**INSTRUCTION:** Give back the exact lines spanning from the line with "Write part 4" to the line with "silver stand: rods", with both of those lines included and no others.

**THE DATA:**

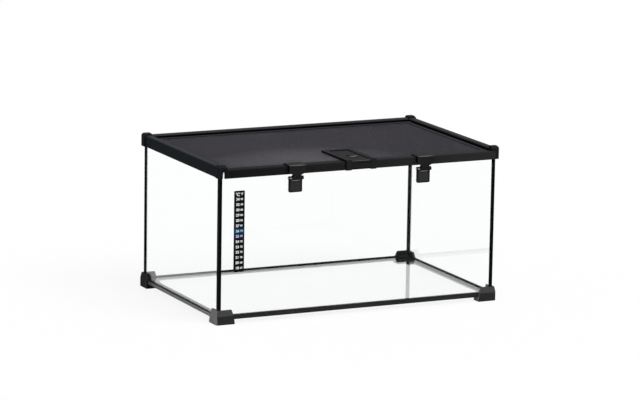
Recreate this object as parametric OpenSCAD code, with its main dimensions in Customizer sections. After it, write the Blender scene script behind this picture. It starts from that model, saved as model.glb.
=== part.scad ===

---

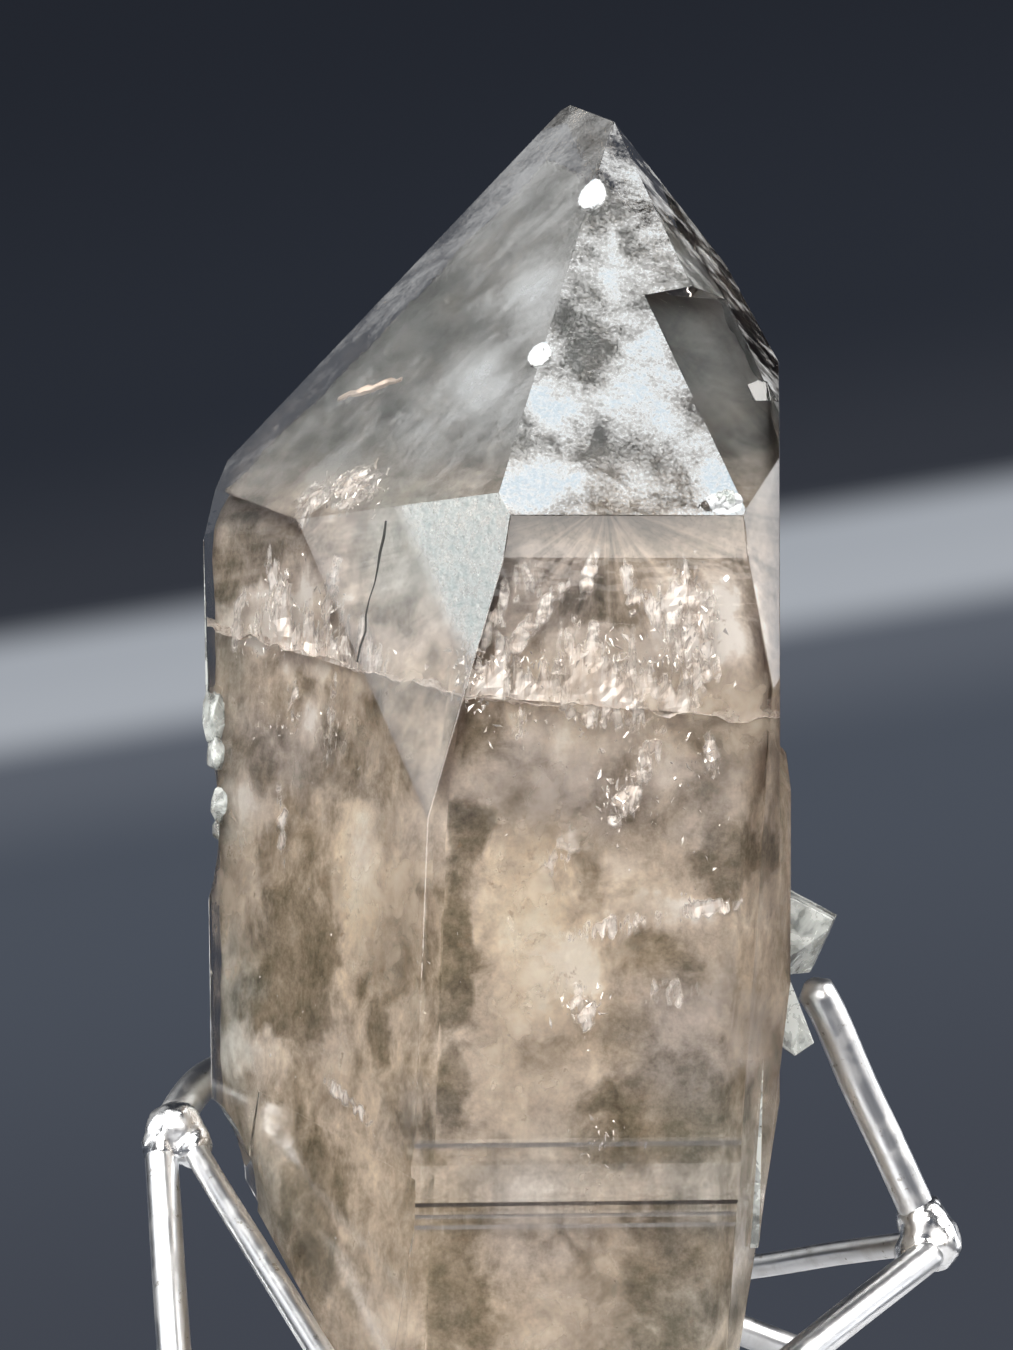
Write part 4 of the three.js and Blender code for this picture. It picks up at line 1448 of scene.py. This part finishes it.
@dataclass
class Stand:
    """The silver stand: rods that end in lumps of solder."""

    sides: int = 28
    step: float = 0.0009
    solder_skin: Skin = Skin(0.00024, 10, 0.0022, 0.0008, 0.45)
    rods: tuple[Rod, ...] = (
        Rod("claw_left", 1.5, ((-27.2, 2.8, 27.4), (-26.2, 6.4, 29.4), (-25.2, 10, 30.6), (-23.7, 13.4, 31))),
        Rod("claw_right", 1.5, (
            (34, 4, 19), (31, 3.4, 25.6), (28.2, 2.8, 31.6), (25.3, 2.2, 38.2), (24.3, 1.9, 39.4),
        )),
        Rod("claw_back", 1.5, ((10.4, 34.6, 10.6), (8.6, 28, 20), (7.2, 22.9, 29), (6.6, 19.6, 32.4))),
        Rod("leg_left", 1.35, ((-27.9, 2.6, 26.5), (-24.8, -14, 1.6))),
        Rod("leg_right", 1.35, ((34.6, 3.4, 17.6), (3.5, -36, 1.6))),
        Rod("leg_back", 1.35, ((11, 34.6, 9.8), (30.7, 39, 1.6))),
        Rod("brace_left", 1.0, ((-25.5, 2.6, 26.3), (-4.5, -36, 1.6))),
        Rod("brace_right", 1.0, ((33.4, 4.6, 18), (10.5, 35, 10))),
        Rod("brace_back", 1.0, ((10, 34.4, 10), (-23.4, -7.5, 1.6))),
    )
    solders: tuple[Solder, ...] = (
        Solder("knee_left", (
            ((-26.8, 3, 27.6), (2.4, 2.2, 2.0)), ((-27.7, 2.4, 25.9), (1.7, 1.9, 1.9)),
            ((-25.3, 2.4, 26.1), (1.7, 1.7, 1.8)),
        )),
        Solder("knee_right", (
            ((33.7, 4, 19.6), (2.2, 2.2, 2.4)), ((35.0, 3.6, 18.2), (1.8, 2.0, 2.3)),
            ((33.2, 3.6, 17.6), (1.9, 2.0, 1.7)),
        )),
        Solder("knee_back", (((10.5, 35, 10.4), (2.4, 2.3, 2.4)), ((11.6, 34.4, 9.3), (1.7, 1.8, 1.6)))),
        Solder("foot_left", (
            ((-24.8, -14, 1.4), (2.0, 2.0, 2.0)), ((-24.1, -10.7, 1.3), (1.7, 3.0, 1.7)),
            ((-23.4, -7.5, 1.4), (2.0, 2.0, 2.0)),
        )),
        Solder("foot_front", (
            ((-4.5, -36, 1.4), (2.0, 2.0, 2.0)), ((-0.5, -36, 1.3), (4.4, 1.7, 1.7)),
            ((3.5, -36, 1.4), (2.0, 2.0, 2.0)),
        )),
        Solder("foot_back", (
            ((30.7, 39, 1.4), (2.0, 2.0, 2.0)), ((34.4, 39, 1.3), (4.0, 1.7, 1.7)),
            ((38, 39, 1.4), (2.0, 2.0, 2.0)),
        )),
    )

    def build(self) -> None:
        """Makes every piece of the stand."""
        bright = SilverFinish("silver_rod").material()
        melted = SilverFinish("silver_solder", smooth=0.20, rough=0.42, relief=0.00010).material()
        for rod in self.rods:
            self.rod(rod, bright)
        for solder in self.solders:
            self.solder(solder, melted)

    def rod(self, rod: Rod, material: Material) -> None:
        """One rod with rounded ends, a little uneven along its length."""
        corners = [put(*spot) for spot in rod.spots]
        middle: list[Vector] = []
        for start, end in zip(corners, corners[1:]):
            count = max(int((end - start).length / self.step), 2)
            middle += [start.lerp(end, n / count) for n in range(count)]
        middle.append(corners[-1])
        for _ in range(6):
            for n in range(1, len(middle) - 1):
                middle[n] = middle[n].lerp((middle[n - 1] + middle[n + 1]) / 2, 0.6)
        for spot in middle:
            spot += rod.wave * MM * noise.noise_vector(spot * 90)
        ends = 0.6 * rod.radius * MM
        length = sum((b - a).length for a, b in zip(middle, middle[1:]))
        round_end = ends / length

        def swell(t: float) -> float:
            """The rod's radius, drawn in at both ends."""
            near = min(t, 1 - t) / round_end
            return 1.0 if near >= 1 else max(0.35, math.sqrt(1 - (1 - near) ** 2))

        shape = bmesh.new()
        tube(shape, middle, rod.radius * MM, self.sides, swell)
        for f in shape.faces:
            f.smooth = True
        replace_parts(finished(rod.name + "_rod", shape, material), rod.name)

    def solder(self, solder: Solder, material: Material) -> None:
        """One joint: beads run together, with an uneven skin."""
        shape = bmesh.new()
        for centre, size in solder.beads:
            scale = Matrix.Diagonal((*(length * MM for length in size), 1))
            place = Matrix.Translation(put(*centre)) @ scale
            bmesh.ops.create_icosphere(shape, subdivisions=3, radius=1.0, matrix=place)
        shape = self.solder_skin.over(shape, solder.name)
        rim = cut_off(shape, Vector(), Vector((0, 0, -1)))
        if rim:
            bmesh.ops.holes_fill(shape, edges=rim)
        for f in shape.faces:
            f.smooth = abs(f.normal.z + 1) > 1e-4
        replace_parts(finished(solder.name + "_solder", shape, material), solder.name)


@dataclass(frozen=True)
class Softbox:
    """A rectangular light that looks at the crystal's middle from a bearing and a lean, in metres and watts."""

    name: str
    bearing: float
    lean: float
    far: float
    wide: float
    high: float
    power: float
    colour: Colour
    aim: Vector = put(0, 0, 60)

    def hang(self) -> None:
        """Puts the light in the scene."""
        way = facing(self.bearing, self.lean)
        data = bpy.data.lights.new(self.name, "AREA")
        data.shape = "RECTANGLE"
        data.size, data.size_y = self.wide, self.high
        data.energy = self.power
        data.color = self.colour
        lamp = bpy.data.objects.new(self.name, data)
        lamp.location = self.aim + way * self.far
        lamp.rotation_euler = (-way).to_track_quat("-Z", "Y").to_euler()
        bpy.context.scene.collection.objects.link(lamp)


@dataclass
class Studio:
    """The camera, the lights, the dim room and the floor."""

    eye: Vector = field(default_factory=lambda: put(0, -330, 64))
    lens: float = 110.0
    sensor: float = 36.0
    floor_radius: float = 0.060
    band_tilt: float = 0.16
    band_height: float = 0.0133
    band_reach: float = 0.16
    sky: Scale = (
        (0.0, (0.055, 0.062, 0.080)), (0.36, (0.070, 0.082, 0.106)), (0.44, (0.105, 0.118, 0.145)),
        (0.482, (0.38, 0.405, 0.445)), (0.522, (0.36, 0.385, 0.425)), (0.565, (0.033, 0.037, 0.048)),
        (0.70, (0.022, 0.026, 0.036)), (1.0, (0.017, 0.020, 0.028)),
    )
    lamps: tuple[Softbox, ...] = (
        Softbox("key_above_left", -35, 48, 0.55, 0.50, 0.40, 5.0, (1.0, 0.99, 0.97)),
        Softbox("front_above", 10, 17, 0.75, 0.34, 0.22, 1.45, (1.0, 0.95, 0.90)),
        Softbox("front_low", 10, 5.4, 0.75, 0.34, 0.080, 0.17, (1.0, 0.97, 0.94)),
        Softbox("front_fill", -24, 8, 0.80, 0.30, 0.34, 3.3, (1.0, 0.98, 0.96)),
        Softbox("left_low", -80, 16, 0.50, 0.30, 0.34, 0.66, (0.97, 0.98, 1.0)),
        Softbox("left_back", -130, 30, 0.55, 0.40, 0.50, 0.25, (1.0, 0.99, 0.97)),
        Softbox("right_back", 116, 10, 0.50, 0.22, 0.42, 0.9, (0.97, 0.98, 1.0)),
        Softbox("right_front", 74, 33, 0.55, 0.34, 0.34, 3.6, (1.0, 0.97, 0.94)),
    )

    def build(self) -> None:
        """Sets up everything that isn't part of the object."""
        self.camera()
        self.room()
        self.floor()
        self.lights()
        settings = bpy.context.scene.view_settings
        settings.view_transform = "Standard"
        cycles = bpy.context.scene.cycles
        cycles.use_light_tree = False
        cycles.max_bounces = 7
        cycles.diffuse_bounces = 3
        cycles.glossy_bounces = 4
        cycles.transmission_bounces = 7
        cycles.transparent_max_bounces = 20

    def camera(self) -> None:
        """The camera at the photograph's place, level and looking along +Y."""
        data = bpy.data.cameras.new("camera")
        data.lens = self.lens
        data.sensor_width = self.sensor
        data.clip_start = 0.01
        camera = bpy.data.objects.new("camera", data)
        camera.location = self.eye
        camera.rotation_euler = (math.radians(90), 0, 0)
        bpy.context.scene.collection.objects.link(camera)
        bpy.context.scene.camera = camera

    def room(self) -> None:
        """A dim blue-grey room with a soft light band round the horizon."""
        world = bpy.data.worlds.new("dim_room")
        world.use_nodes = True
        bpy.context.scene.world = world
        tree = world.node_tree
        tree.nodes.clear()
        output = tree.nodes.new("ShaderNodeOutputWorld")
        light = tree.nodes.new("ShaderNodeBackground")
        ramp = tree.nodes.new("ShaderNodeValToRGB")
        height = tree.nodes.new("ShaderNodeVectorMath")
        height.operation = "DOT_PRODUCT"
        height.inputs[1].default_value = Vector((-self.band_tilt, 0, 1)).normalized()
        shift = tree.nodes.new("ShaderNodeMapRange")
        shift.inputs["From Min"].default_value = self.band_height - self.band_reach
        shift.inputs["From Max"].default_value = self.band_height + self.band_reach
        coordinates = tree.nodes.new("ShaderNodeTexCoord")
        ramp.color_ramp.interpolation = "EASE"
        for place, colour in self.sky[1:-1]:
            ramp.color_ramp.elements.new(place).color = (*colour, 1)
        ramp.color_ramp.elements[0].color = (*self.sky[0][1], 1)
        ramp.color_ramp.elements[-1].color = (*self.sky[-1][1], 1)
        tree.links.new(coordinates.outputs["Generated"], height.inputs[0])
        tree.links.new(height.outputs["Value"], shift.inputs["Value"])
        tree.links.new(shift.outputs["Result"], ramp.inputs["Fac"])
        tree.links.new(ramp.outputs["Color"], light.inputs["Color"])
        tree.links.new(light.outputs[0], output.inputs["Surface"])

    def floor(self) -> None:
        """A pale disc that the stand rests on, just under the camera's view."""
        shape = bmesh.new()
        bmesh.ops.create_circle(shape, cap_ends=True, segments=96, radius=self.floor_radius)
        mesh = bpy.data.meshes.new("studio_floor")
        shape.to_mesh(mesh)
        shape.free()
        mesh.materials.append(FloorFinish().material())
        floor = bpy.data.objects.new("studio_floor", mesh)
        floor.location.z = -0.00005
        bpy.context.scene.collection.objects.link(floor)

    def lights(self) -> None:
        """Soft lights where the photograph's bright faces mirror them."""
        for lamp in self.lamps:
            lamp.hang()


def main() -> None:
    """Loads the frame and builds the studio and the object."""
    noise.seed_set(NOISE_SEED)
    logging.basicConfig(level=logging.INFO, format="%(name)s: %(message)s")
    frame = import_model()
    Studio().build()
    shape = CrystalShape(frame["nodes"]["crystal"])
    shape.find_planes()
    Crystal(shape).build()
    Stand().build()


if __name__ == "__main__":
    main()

**CORRECT OUTPUT:**
Write part 4 of the three.js and Blender code for this picture. It picks up at line 1448 of scene.py. This part finishes it.
@dataclass
class Stand:
    """The silver stand: rods that end in lumps of solder."""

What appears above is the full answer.